Her garments and flesh contain all the colors in this painting. The red of her cheeks and her crowning headband, adorned with tiny peacock feathers, is like the red of the jackets and caps around her. The deep brown of her gown is in the men's soft shoes, coats and hats, and in the eaves of the barn. The green she is wearing can be found in the apron of the child on the floor — who also wears a peacock feather, a big one. And this green is in the leaves seen through the open door on the upper left. The rectangular opening of this doorway with its green trees, is something like the rectangle of green before which the bride sits. This open door is the furthest thing from us in the painting, but it is essential to the composition. I feel it is a beautiful criticism of what I have learned is one of the worst mistakes a man and woman can make with each other — to use their closeness, their "kinship" to shut the world out.

     In Aesthetic Realism consultations I heard this: "When a woman feels she isn't fair to the outside world, no amount of love is going to satisfy her. She's going to keep feeling always that someone doesn't love her — even if he's knocking at her door, sending flowers, calling on the telephone 24 hours a day." If a woman doesn't feel she is fair to things and people, she can't believe the love shown to her by a particular man. See how, in this painting, Bruegel has not one man knocking at the door, but the whole village streaming in from the outside through this doorway in an energetic diagonal line going across the painting. (To see painting again, click here.)  It is the hustle and bustle of reality a bride must welcome in order for her to care for one person. Even though the opening in the doorway is confined to such a small space, the view of the outside world seen through the open door — the greenery and sky — adds space, depth and perspective. If you cover up this little view, the whole painting gets claustrophobic. When a couple creates a separate world for themselves, they get claustrophobic too. Every couple needs to ask: Do I use the man or woman close to me to care for the world or be against it?
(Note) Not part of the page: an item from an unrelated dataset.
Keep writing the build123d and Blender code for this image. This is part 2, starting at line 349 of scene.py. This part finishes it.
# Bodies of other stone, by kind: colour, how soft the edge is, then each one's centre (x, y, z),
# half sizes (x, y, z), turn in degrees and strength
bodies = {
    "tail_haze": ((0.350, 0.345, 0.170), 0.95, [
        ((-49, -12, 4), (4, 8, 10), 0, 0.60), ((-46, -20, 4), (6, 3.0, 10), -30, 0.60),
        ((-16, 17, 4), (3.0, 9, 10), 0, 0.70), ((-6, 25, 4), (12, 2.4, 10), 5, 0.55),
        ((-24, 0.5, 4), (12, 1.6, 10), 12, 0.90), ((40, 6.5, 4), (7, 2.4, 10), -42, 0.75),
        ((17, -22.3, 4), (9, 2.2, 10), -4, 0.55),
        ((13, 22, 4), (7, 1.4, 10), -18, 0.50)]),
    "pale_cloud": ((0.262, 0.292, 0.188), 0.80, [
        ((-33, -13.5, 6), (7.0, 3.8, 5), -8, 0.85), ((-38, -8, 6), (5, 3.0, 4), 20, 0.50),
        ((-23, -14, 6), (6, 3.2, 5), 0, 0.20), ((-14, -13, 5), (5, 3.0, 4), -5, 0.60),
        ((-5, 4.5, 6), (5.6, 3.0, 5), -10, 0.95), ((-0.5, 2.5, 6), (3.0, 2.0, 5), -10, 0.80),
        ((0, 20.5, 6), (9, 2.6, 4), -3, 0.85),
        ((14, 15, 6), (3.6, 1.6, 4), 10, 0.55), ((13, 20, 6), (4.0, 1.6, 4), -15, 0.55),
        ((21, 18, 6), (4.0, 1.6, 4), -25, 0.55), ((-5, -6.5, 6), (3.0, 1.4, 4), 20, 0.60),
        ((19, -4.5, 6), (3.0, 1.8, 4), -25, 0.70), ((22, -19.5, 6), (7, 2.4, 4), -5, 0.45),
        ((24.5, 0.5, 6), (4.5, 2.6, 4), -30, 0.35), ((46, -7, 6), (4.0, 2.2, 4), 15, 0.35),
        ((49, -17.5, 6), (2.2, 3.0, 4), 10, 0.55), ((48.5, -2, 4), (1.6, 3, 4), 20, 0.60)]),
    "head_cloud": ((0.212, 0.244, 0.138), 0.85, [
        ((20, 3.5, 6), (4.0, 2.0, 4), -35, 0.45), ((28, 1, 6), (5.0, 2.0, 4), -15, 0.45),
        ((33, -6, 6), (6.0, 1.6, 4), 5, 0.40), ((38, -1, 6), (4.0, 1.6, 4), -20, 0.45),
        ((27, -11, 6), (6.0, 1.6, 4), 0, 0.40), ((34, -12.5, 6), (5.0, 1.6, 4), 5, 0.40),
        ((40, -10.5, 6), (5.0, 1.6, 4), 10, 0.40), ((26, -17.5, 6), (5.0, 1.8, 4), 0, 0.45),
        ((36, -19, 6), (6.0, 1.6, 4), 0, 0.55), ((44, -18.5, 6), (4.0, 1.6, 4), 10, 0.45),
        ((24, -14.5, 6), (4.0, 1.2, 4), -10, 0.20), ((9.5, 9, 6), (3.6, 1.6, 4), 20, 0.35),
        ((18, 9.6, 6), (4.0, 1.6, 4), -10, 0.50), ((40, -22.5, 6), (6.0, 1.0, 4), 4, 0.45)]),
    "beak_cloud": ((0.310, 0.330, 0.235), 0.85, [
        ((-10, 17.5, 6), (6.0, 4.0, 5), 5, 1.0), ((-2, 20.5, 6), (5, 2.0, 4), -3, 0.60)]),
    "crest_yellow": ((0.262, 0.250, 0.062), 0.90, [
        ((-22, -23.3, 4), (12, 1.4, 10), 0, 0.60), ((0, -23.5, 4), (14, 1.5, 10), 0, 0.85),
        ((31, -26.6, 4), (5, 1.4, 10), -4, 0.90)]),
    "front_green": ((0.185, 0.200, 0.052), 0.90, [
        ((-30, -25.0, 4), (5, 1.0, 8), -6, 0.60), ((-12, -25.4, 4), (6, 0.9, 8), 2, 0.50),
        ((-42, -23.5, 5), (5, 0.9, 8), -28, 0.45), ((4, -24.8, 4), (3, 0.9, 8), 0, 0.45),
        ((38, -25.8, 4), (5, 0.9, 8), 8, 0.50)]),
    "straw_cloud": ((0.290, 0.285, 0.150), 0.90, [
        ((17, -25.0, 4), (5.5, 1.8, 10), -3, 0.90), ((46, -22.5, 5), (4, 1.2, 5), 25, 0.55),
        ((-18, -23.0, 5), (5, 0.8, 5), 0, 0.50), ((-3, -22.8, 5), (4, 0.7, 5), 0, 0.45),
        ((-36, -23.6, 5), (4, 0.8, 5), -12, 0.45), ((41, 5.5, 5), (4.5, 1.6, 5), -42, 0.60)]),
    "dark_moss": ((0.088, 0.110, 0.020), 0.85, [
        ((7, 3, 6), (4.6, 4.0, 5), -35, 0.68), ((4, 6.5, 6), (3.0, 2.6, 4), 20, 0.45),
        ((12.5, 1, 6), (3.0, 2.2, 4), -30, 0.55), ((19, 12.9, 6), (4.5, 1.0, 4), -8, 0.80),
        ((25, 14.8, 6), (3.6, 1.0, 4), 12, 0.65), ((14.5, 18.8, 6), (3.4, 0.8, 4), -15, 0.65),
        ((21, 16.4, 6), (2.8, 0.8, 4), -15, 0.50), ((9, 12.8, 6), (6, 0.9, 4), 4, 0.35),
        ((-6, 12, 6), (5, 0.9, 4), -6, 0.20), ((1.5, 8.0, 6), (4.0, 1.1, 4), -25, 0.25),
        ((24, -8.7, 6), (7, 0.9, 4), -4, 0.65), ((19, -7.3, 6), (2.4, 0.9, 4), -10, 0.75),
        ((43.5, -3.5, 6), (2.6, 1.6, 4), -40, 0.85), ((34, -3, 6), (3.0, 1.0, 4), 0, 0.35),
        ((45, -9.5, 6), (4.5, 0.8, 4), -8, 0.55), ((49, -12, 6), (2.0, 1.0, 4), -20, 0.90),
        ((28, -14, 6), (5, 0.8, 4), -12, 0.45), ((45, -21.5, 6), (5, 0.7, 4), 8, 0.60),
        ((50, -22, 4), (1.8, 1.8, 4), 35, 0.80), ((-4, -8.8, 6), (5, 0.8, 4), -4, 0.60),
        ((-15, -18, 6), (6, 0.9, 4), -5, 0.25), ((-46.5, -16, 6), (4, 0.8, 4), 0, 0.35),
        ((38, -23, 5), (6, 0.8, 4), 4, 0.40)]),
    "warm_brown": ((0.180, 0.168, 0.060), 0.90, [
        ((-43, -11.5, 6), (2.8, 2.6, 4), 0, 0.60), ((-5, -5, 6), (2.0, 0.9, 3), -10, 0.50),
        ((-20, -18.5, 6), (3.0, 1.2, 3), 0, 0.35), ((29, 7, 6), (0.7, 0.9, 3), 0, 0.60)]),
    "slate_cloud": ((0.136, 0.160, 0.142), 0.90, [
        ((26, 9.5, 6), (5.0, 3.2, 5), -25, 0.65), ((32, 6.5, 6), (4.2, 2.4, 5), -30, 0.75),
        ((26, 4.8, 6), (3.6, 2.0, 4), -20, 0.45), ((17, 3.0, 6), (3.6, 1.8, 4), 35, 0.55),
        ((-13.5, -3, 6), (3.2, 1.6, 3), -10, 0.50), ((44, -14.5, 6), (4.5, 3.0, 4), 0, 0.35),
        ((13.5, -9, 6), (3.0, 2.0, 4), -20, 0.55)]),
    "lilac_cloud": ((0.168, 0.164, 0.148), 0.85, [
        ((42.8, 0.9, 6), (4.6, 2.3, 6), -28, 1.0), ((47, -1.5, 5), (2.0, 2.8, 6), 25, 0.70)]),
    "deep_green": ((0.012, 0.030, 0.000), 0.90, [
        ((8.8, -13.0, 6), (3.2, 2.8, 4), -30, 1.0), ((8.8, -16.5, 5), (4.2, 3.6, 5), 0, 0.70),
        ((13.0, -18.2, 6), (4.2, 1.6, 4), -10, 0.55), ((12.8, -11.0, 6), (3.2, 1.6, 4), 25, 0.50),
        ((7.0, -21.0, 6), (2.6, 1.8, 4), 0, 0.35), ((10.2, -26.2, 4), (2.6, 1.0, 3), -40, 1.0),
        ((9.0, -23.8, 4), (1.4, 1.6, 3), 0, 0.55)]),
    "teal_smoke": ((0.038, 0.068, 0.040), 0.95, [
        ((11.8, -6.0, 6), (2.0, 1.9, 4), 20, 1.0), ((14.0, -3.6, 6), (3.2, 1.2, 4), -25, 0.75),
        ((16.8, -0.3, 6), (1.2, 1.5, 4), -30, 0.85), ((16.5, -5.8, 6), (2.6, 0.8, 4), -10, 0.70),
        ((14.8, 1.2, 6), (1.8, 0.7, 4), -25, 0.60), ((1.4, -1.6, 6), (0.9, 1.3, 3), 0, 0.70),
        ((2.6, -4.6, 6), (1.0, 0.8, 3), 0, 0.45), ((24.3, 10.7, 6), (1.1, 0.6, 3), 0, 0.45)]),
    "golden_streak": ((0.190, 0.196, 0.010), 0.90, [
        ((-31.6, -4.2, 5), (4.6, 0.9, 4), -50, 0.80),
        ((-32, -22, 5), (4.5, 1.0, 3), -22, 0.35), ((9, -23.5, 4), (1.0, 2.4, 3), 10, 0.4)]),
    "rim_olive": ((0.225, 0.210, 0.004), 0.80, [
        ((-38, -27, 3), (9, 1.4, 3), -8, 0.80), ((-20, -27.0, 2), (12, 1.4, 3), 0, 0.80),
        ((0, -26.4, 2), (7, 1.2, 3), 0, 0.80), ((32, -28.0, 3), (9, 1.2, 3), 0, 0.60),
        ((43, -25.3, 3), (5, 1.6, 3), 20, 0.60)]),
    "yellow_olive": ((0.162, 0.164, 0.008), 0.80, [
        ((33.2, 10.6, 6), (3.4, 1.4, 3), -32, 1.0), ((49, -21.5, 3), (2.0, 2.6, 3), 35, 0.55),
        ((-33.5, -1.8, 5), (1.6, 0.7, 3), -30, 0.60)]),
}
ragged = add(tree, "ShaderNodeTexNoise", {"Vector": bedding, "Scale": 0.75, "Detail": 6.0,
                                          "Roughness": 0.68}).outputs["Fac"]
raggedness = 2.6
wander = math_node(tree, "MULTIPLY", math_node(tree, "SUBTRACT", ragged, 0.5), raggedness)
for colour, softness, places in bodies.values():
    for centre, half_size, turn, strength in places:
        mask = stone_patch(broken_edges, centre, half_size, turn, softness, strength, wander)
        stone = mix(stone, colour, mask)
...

     Bruegel's bride is seated in the midst of the gathering. But where is the groom? 
That is the mystery of this painting; it has been asked by critics these 400 years. Walter Gibson writes: "Unlike the bride, the groom cannot be readily distinguished, and writers have exercised considerable ingenuity in explaining his supposed absence."

     Several men have been proposed as candidates — the man on the left pouring out beer, or one of the other men serving the food, in keeping with the custom of the time where the husband was supposed to wait upon the wife's family during the banquet. But why didn't Bruegel make his particular identity unmistakable?

     Addressing this question in a seminar presented at the Aesthetic Realism Foundation, Aesthetic Realism consultant and artist Dorothy Koppelman said:

  • "The world," Eli Siegel [explains], "is the third partner" necessary in any marriage. Bruegel's 'Peasant Wedding' is an exemplification of the Aesthetic Realism idea."

     And she said, "The Bruegel 'Peasant Wedding' is the wedding of a person to the world." I believe this is true. And seeing it thrilled me. In one of my first Aesthetic Realism consultations I learned the reason my marriage had ended. My consultants said to me:

You thought you could love a person but you didn't love the world. You didn't feel the way you saw a person depended on the way you saw the world.

     I am so glad to have learned this. It made me feel hopeful about love and marriage in a way I never felt before. It is thought Bruegel himself is the man in black with the red beard seated at the far right on an upturned washtub, engaged in conversation with a monk. This intimate, serious conversation between two people is balanced in the composition by the crowd of people streaming in at the door. I think Bruegel's message is: in order to have the true intimacy and depth of feeling people hope for in marriage, the world in all its variety must be welcomed. I love this painting and I see it as a visual affirmation of what Eli Siegel explains in his lecture "The Furious Aesthetics of Marriage":

  • You cannot love a person, whether that person is called Ned or Edwina, is called Winnie or Jimmy, is called Edgar or Frieda — you cannot love a person unless you want to love the world, as a large and unlimited fact.... Our purpose, our most constant purpose, the purpose of purposes, and the purpose of purposes of purposes is: To like the world on an exact basis, which is also beautiful.